Observations and interviews also highlighted the importance of getting the right kind of article. Carpenter (2014) embodied many desirable characteristics. It was relatively short (eight pages); provided an overview of evidence while describing two important studies in more detail; introduced and clearly defined a limited number of concepts; clearly identified the most effective approach; and focused on improving memory, which was highly relevant at the time the linear exam specifications were being introduced. Where articles displayed few of these features, teachers were sceptical that the exercise had been valuable: ‘Some of the other articles, either we weren’t able to access them because they had lots of long words in, or they didn’t have any practical implications… If I’m honest, I don’t think those ones were massively successful’ (B5). Following this evidence, we also add the quality of articles as a moderator to our final model in Figure 3.

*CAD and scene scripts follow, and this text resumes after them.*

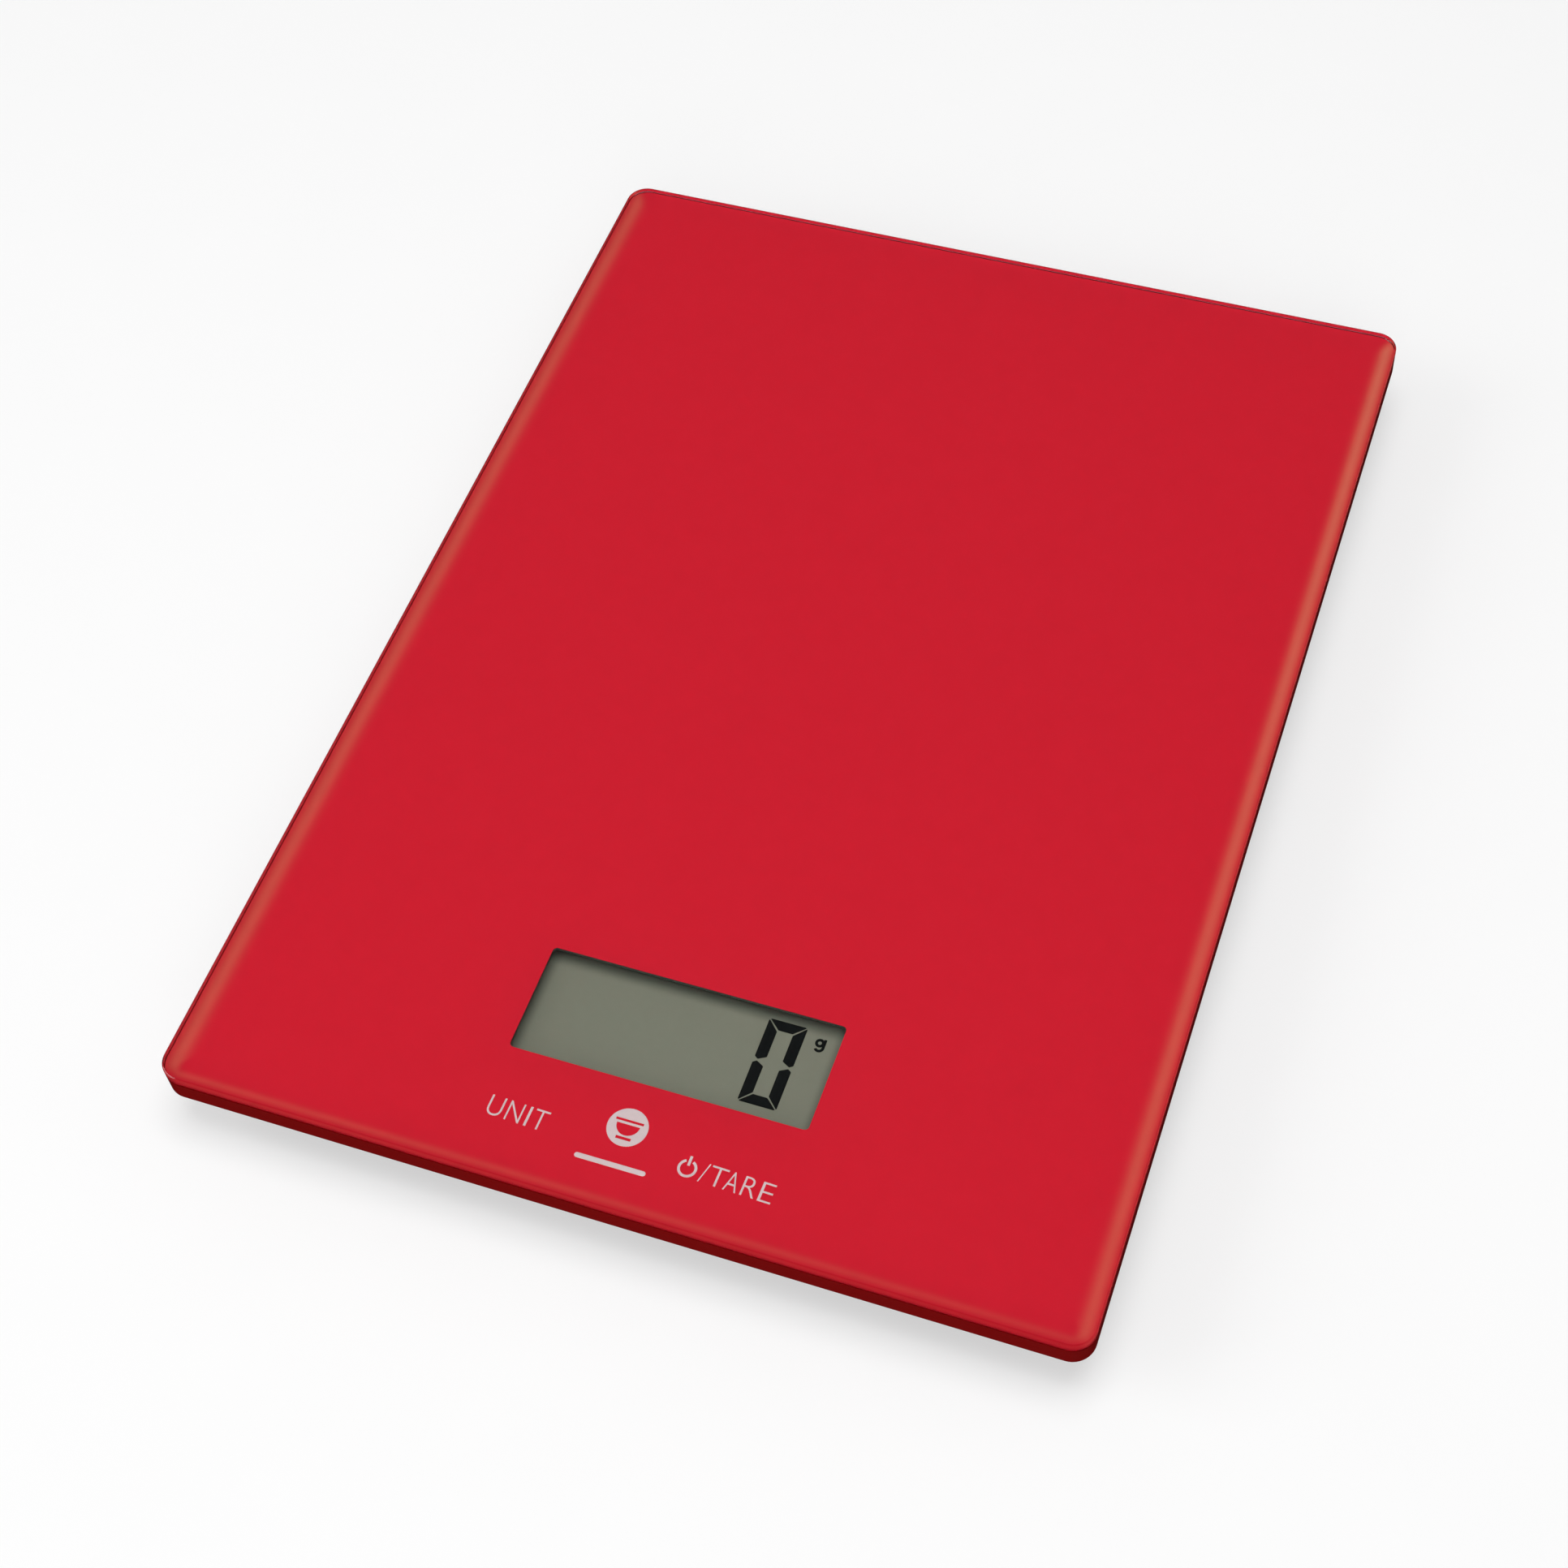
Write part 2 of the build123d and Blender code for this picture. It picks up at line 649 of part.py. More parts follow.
# Battery cap: a bayonet cap with two lugs and a coin slot, turned with a coin
cap_bottom = base_bottom + 0.1
cap_disc_top = base_bottom + cap_recess_depth - 0.1
lug_bottom = floor_top + 0.15
cap_top = coin_bottom - 0.15
with BuildPart() as battery_cap:
    with BuildSketch(Plane.XY.offset(cap_bottom)):
        with Locations((0, battery_y)):
            Circle(cap_disc_radius)
    extrude(amount=cap_disc_top - cap_bottom)
    fillet(battery_cap.edges().group_by(Axis.Z)[0], 0.3)
    with BuildSketch(Plane.XY.offset(cap_disc_top)):
        with Locations((0, battery_y)):
            Circle(cap_neck_radius)
    extrude(amount=cap_top - cap_disc_top)
    with BuildSketch(Plane.XY.offset(lug_bottom)):
        with Locations((0, battery_y)):
            Circle(cap_lug_radius)
            Rectangle(2 * cap_lug_radius, cap_lug_width, mode=Mode.INTERSECT)
    extrude(amount=cap_top - lug_bottom)
    with BuildSketch(Plane.XY.offset(cap_bottom)):
        with Locations((0, battery_y)):
            SlotOverall(18.0, 2.4)
    extrude(amount=1.3, mode=Mode.SUBTRACT)
    with BuildSketch(Plane.XY.offset(cap_bottom)):
        with Locations((0, battery_y - cap_disc_radius + 2.4)):
            RegularPolygon(1.2, 3, rotation=-90)
    extrude(amount=0.4, mode=Mode.SUBTRACT)
battery_cap.part.label = "battery_cap"
export_step(battery_cap.part, "parts/battery_cap.step")

# Feet: a moulded cup with a snap-in stem, and a rubber pad set into it
cup_radius = 12.0
cup_bottom = 1.2
cup_top = base_bottom - foot_play
stem_radius = 4.5
stem_lip_radius = 5.6
stem_top = cell_bottom
pad_radius = 10.3
pad_top = 2.2
for corner, (side_x, side_y) in corners.items():
    centre = (side_x * foot_x, side_y * foot_y)
    with BuildPart() as foot_cup:
        with BuildSketch(Plane.XY.offset(cup_bottom)):
            with Locations(centre):
                Circle(cup_radius)
        extrude(amount=cup_top - cup_bottom)
        fillet(foot_cup.edges().group_by(Axis.Z)[0], 0.5)
        with BuildSketch(Plane.XY.offset(cup_bottom)):
            with Locations(centre):
                Circle(pad_radius + 0.1)
        extrude(amount=pad_top - cup_bottom, mode=Mode.SUBTRACT)
        with BuildSketch(Plane.XY.offset(cup_top)):
            with Locations(centre):
                Circle(stem_radius)
        extrude(amount=stem_top - cup_top)
        with BuildSketch(Plane.XY.offset(floor_top + 0.1)):
            with Locations(centre):
                Circle(stem_lip_radius)
        extrude(amount=0.6)
    foot_cup.part.label = f"foot_cup_{corner}"
    export_step(foot_cup.part, f"parts/foot_cup_{corner}.step")

    with BuildPart() as foot_pad:
        with BuildSketch(Plane.XY):
            with Locations(centre):
                Circle(pad_radius)
        extrude(amount=pad_top)
        fillet(foot_pad.edges().group_by(Axis.Z)[0], 0.5)
        with BuildSketch(Plane.XY):
            with Locations(centre):
                for groove_radius in (4.0, 6.2, 8.4):
                    Circle(groove_radius + 0.8)
                    Circle(groove_radius, mode=Mode.SUBTRACT)
        extrude(amount=0.4, mode=Mode.SUBTRACT)
    foot_pad.part.label = f"foot_pad_{corner}"
    export_step(foot_pad.part, f"parts/foot_pad_{corner}.step")
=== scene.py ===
import math

import bpy
import numpy as np
from mathutils import Matrix, Vector


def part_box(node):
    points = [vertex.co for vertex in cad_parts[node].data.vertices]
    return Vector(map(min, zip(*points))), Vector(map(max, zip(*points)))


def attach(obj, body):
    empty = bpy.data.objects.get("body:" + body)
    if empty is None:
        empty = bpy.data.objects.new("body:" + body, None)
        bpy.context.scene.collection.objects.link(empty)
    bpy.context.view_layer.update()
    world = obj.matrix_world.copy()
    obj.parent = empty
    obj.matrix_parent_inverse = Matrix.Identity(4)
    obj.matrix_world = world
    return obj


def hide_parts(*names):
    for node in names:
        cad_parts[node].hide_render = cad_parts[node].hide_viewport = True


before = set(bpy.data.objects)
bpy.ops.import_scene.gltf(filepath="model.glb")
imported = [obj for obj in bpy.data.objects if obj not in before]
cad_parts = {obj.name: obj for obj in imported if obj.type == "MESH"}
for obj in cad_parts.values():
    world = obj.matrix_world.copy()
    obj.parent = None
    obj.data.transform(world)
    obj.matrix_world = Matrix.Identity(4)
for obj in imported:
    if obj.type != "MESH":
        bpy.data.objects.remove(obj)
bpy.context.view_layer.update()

# ---------------------------------------------------------------------------------------
# The camera looks down on the scale from in front and to its right, rolled a little.
camera_place = Vector((0.11358, -0.26976, 0.39919))
camera_azimuth = math.radians(24.743)
camera_elevation = math.radians(54.775)
camera_roll = math.radians(-6.455)
sensor_width = 36.0
lens_length = 61.516

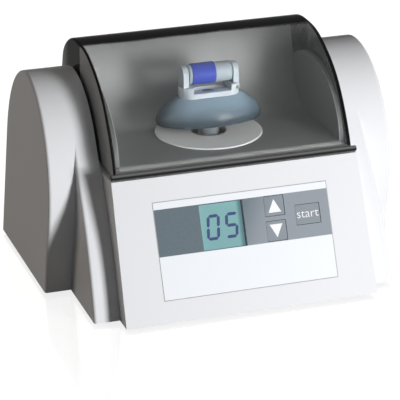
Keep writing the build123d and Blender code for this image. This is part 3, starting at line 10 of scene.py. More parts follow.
import bpy
import numpy as np
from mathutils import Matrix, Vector


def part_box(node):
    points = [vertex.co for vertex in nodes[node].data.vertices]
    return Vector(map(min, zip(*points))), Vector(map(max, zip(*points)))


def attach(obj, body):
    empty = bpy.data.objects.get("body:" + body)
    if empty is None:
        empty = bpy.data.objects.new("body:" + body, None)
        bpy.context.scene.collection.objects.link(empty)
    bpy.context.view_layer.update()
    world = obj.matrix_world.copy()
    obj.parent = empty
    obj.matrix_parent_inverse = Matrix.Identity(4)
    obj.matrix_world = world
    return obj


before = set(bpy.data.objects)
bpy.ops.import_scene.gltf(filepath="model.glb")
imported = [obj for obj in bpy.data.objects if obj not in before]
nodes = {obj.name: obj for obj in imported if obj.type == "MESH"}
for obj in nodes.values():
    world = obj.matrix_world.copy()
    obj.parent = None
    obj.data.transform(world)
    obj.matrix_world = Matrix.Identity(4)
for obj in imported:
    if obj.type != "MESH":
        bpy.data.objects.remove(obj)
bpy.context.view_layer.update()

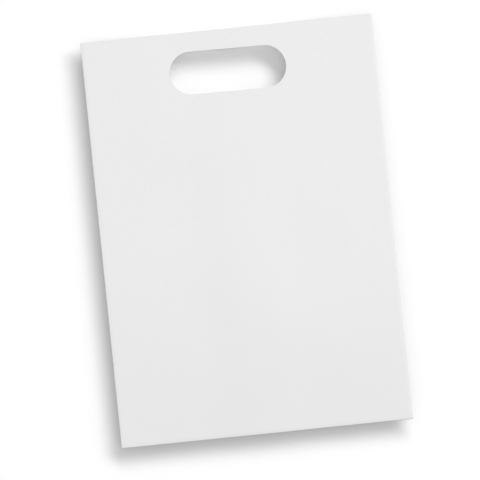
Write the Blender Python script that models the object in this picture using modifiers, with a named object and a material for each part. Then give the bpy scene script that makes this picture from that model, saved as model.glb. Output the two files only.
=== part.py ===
"""Flat paper carrier bag with a die-cut hand slot, lying on its back panel.

One rectangular paper blank is folded into a tube, lapped and glued down the middle of the back, and
its bottom end is turned up over the back and glued. A stadium slot is then cut through both walls.
The result is a single folded sheet, so the bag is one solid.

Metres, +Z up. X runs across the bag, Y from the bottom fold to the mouth, and Z out of the front
panel. The origin is the middle of the footprint, on the table.
"""

import math

import bmesh
import bpy
from mathutils import Matrix

MM = 0.001

# Finished size
BAG_WIDTH = 255.0 * MM
BAG_HEIGHT = 355.0 * MM

# Paper
PAPER = 0.20 * MM
PLY_GAP = 0.10 * MM

# Hand slot. The punch came down a little left of the centre line, and a little turned
SLOT_LENGTH = 101.5 * MM
SLOT_HEIGHT = 37.0 * MM
SLOT_MARGIN = 17.5 * MM
SLOT_DRIFT = -2.0 * MM
SLOT_TURN = math.radians(-0.8)

# Back seam: two plies overlap by the lap, and the inner one steps up over the joggle
LAP = 15.0 * MM
JOGGLE = 4.0 * MM
LAP_GLUE_INSET = 3.0 * MM

# Bottom turn-up
FLAP = 22.0 * MM
FLAP_GLUE_INSET = 4.0 * MM

# How the relaxed bag lies: its folds stand off the table, and the back sags down to it
FOLD_LIFT = 7.5 * MM
FRONT_CROWN = 0.6 * MM
REST_HALF_WIDTH = 35.0 * MM
BACK_RISE = 90.0 * MM
FRONT_RISE = 120.0 * MM
LAP_RELIEF = 40.0 * MM

# Facets
WALL_STEPS = 9
REST_STEPS = 2
JOGGLE_STEPS = 4
FOLD_STEPS = 6
FLAP_STEPS = 4
RISE_STEPS = 8
UPPER_STEPS = 3
SLOT_END_STEPS = 16

PAPER_COLOUR = (0.83, 0.83, 0.83, 1.0)
PAPER_ROUGHNESS = 0.75

# Every level below is a mid-surface height above the mid-surface of the back wall's outer ply
PLY_PITCH = PAPER + PLY_GAP
FOLD_RADIUS = PLY_PITCH / 2
WALL_HALF_WIDTH = BAG_WIDTH / 2 - FOLD_RADIUS - PAPER / 2
MOUTH_Y = BAG_HEIGHT / 2

# Three plies go round the bottom fold at the lap: the outer and inner back plies and the front one
BOTTOM_FOLD_RADIUS = FOLD_RADIUS + 2 * PLY_PITCH + PAPER / 2
CREASE_Y = BOTTOM_FOLD_RADIUS - BAG_HEIGHT / 2
FLAP_REACH = FLAP - BOTTOM_FOLD_RADIUS

# Glue film reaches the mid-surface of each ply that it joins
GLUE_FILM = PLY_PITCH


def smooth_step(share):
    """0 to 1 with level ends."""
    share = min(max(share, 0.0), 1.0)
    return share * share * (3 - 2 * share)


def spread(start, end, steps):
    """Evenly spaced values from start up to, but not including, end."""
    return [start + (end - start) * i / steps for i in range(steps)]


def between(points):
    """The points midway between neighbours."""
    return [tuple((a + b) / 2 for a, b in zip(p, q)) for p, q in zip(points, points[1:])]


def back_height(x, reach):
    """Height of the back wall's outer ply: flat on the table in the middle, up at the folds."""
    across = max(abs(x) - REST_HALF_WIDTH, 0.0) / (WALL_HALF_WIDTH - REST_HALF_WIDTH)
    down = max(BACK_RISE - reach, 0.0) / BACK_RISE
    sag = (1 - min(across, 1.0) ** 2) * (1 - down**2)
    return PAPER / 2 + FOLD_LIFT * (1 - sag)


def front_height(x, reach):
    """Height of the front wall, less its plies' own pitch: a shallow crown over the fold line."""
    down = max(FRONT_RISE - reach, 0.0) / FRONT_RISE
    crown = (1 - (x / WALL_HALF_WIDTH) ** 2) * (1 - down**2)
    return PAPER / 2 + FOLD_LIFT + FRONT_CROWN * crown


def inner_level(x):
    """The back's inner ply rides on the outer one over the lap, and steps down to the left of it."""
    return PLY_PITCH * (1 - smooth_step((-LAP / 2 - x) / JOGGLE))


def front_level(x):
    """The front ply rides one pitch over the back, and eases up one more over the lap."""
    return PLY_PITCH * (2 - smooth_step((abs(x) - LAP / 2) / LAP_RELIEF))


def wall_lines():
    """Lines down every ply from the left fold to the right one, so that nested plies share facets."""
    lap_edge = LAP / 2
    left = spread(-WALL_HALF_WIDTH, -REST_HALF_WIDTH, WALL_STEPS)
    left_rest = spread(-REST_HALF_WIDTH, -lap_edge - JOGGLE, REST_STEPS)
    joggle = spread(-lap_edge - JOGGLE, -lap_edge, JOGGLE_STEPS)
    right_rest = spread(lap_edge, REST_HALF_WIDTH, REST_STEPS)
    right = spread(REST_HALF_WIDTH, WALL_HALF_WIDTH, WALL_STEPS)
    return left + left_rest + joggle + [-lap_edge] + right_rest + right + [WALL_HALF_WIDTH]


def side_fold(side):
    """Stations round one side fold, from its back wall to its front wall."""
    angles = spread(0.0, math.pi, FOLD_STEPS)[1:]
    return [
        (side * (WALL_HALF_WIDTH + FOLD_RADIUS * math.sin(a)), FOLD_RADIUS * (1 - math.cos(a)), 0.0)
        for a in angles
    ]


def tube_section():
    """Stations round the flattened tube, as (x, level, opened), from lap edge to lap edge.

    Opened is 1 on the front wall, which stands off the back one, and 0 elsewhere. The path starts
    at the inner ply's cut edge, steps down over the joggle to the left half of the back, rounds the
    left fold, crosses the front, rounds the right fold and ends at the outer ply's cut edge.
    """
    lines = wall_lines()
    inner_back = [(x, inner_level(x), 0.0) for x in reversed(lines) if x <= LAP / 2]
    front = [(x, front_level(x), 1.0) for x in lines]
    outer_back = [(x, 0.0, 0.0) for x in reversed(lines) if x >= -LAP / 2]
    return inner_back + side_fold(-1) + front + side_fold(1)[::-1] + outer_back


def blank_rows():
    """Rows along the blank from the flap's cut edge to the mouth, as (reach, turn).

    Reach is the distance from the bottom fold along a wall, and turn the angle round that fold:
    half a turn on the flap, none on the body.
    """
    rise = max(BACK_RISE, FRONT_RISE)
    mouth = MOUTH_Y - CREASE_Y
    flap_rows = [(reach, math.pi) for reach in spread(FLAP_REACH, 0.0, FLAP_STEPS)]
    fold_rows = [(0.0, turn) for turn in spread(math.pi, 0.0, FOLD_STEPS)]
    over_flap = [(reach, 0.0) for reach in spread(0.0, FLAP_REACH, FLAP_STEPS)]
    rise_rows = [(reach, 0.0) for reach in spread(FLAP_REACH, rise, RISE_STEPS)]
    upper_rows = [(reach, 0.0) for reach in spread(rise, mouth, UPPER_STEPS)]
    return flap_rows + fold_rows + over_flap + rise_rows + upper_rows + [(mouth, 0.0)]


def folded_place(station, row):
    """Where one point of the blank lies once the tube is folded, turned up and relaxed."""
    x, level, opened = station
    reach, turn = row
    radius = FOLD_RADIUS + level
    height = back_height(x, reach)
    if turn == 0.0:
        height += opened * (front_height(x, reach) - height)
    y = CREASE_Y + reach - radius * math.sin(turn)
    z = height - FOLD_RADIUS + radius * math.cos(turn)
    return x, y, z


def folded_sheet(name, stations, rows, thickness, collection):
    """A flat grid of paper, folded point by point and given its thickness."""
    mesh = bpy.data.meshes.new(name)
    bm = bmesh.new()
    across, along = len(stations) - 1, len(rows) - 1
    bmesh.ops.create_grid(bm, x_segments=across, y_segments=along, size=0.5)
    for vert in bm.verts:
        column = round((0.5 - vert.co.x) * across)
        line = round((vert.co.y + 0.5) * along)
        vert.co = folded_place(stations[column], rows[line])
    bm.to_mesh(mesh)
    bm.free()
    sheet = bpy.data.objects.new(name, mesh)
    collection.objects.link(sheet)
    wall = sheet.modifiers.new("wall", "SOLIDIFY")
    wall.thickness = thickness
    wall.offset = 0.0
    wall.use_even_offset = True
    return sheet


def make_lap_glue(collection):
    """Glue film between the two plies of the back seam, from the flap to the mouth."""
    half = LAP / 2 - LAP_GLUE_INSET
    stations = [(x, PLY_PITCH / 2, 0.0) for x in (-half, half)]
    first = (FLAP_REACH - LAP_GLUE_INSET, math.pi)
    last = (MOUTH_Y - CREASE_Y - LAP_GLUE_INSET, 0.0)
    rows = [first] + between(blank_rows())[1:-1] + [last]
    return folded_sheet("lap_glue", stations, rows, GLUE_FILM, collection)


def make_flap_glue(collection):
    """Glue film between the turned-up flap and the back wall."""
    stations = between([(x, -FOLD_RADIUS, 0.0) for x in wall_lines()])
    over_flap = [(reach, 0.0) for reach in spread(0.0, FLAP_REACH, FLAP_STEPS)]
    first, last = (FLAP_GLUE_INSET, 0.0), (FLAP_REACH - FLAP_GLUE_INSET, 0.0)
    rows = [first] + between(over_flap)[1:] + [last]
    return folded_sheet("flap_glue", stations, rows, GLUE_FILM, collection)


def make_slot_cutter(collection):
    """Stadium-shaped die through both walls below the mouth: a cylinder whose halves stand apart."""
    end_radius = SLOT_HEIGHT / 2
    half_straight = SLOT_LENGTH / 2 - end_radius
    centre_y = MOUTH_Y - SLOT_MARGIN - end_radius
    centre_z = (FOLD_LIFT + FRONT_CROWN) / 2
    segments = 2 * SLOT_END_STEPS
    half_segment = math.pi / segments
    corner_radius = end_radius / math.cos(half_segment)
    bm = bmesh.new()
    bmesh.ops.create_cone(
        bm,
        segments=segments,
        radius1=corner_radius,
        radius2=corner_radius,
        depth=4 * centre_z + 4 * PLY_PITCH,
        cap_ends=True,
        matrix=Matrix.Rotation(half_segment, 4, "Z"),
    )
    for vert in bm.verts:
        vert.co.x += math.copysign(half_straight, vert.co.x)
    mesh = bpy.data.meshes.new("slot_die")
    bm.to_mesh(mesh)
    bm.free()
    die = bpy.data.objects.new("slot_die", mesh)
    die.location = (SLOT_DRIFT, centre_y, centre_z)
    die.rotation_euler.z = SLOT_TURN
    collection.objects.link(die)


def add_boolean(target, operation, collection):
    """Joins every piece of the collection to the target, or cuts them away, and hides them."""
    modifier = target.modifiers.new(collection.name, "BOOLEAN")
    modifier.operation = operation
    modifier.solver = "EXACT"
    modifier.operand_type = "COLLECTION"
    modifier.collection = collection
    for helper in collection.objects:
        helper.hide_render = True
        helper.display_type = "WIRE"


def white_kraft():
    """Plain uncoated white kraft."""
    material = bpy.data.materials.new("white_kraft")
    material.use_nodes = True
    shader = material.node_tree.nodes["Principled BSDF"]
    shader.inputs["Base Color"].default_value = PAPER_COLOUR
    shader.inputs["Roughness"].default_value = PAPER_ROUGHNESS
    shader.inputs["Metallic"].default_value = 0.0
    return material


def new_collection(name):
    """A collection linked into the scene."""
    collection = bpy.data.collections.new(name)
    bpy.context.scene.collection.children.link(collection)
    return collection


def main():
    """Builds the bag."""
    for old in list(bpy.data.objects):
        bpy.data.objects.remove(old)
    parts = new_collection("die_cut_paper_bag")
    glue = new_collection("glue_films")
    cutters = new_collection("cutters")

    bag = folded_sheet("bag", tube_section(), blank_rows(), PAPER, parts)
    bag.data.materials.append(white_kraft())
    make_lap_glue(glue)
    make_flap_glue(glue)
    add_boolean(bag, "UNION", glue)
    make_slot_cutter(cutters)
    add_boolean(bag, "DIFFERENCE", cutters)


main()
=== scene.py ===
"""Looks of a flat paper carrier bag with a die-cut hand slot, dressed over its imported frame.

The bag is one blank of white kraft, folded into a lapped tube, turned up and glued at the bottom,
and punched through both walls. It is remade here as one fine folded sheet on the frame's solid,
with the slow cockle that paper keeps, its cut edges and its glue. Metres, +Z up.
"""

import logging
import math
from dataclasses import dataclass, field
from enum import Enum
from typing import Any, NamedTuple

import bmesh
import bpy
from mathutils import Euler, Matrix, Vector, noise


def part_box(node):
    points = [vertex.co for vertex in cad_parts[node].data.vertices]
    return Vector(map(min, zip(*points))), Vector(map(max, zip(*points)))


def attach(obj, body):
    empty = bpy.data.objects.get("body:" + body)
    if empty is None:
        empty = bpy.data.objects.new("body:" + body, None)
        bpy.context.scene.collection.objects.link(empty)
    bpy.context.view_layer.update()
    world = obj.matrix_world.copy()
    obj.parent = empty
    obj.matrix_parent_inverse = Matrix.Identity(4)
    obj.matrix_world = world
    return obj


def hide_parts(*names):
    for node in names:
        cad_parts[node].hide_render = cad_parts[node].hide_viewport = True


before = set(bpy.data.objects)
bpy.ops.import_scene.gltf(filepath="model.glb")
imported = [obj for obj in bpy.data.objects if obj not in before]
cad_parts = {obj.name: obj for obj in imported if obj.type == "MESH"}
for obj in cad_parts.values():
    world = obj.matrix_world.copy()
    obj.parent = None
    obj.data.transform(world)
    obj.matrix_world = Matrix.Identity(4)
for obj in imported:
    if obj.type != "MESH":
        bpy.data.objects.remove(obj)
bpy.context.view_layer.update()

BAG_NODE = "bag"
BODY = "root"
MM = 0.001
WHITE = (1.0, 1.0, 1.0, 1.0)
SHARP_ANGLE = math.radians(50)

log = logging.getLogger("paper_bag")


def linear(hex_colour: str) -> tuple[float, float, float, float]:
    """Turns an sRGB hex colour to the linear values that shaders take.

    Args:
        hex_colour: Six hex digits after a hash sign.

    Returns:
        Linear red, green, blue and an alpha of 1.
    """
    shares = [int(hex_colour[i : i + 2], 16) / 255 for i in (1, 3, 5)]
    red, green, blue = (s / 12.92 if s <= 0.04045 else ((s + 0.055) / 1.055) ** 2.4 for s in shares)
    return red, green, blue, 1.0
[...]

This research cannot tell us whether TJCs have a positive effect on student attainment. That would require an experimental or quasi-experimental evaluation, which we hope to conduct in future work. It does however show that TJCs are a feasible model for teacher CPD. It also illuminates two important reasons that CPD is so often ineffective – habits and hot stove effects – which suggest that increasing the flow of information to teachers (link 1), may be insufficient for improving EIP. The research also provides proof-of-concept for TJCs by showing how they help address these barriers in order to strengthen Link 3, and by documenting specific examples of how participation has led to sustained increases in EIP among participating teachers.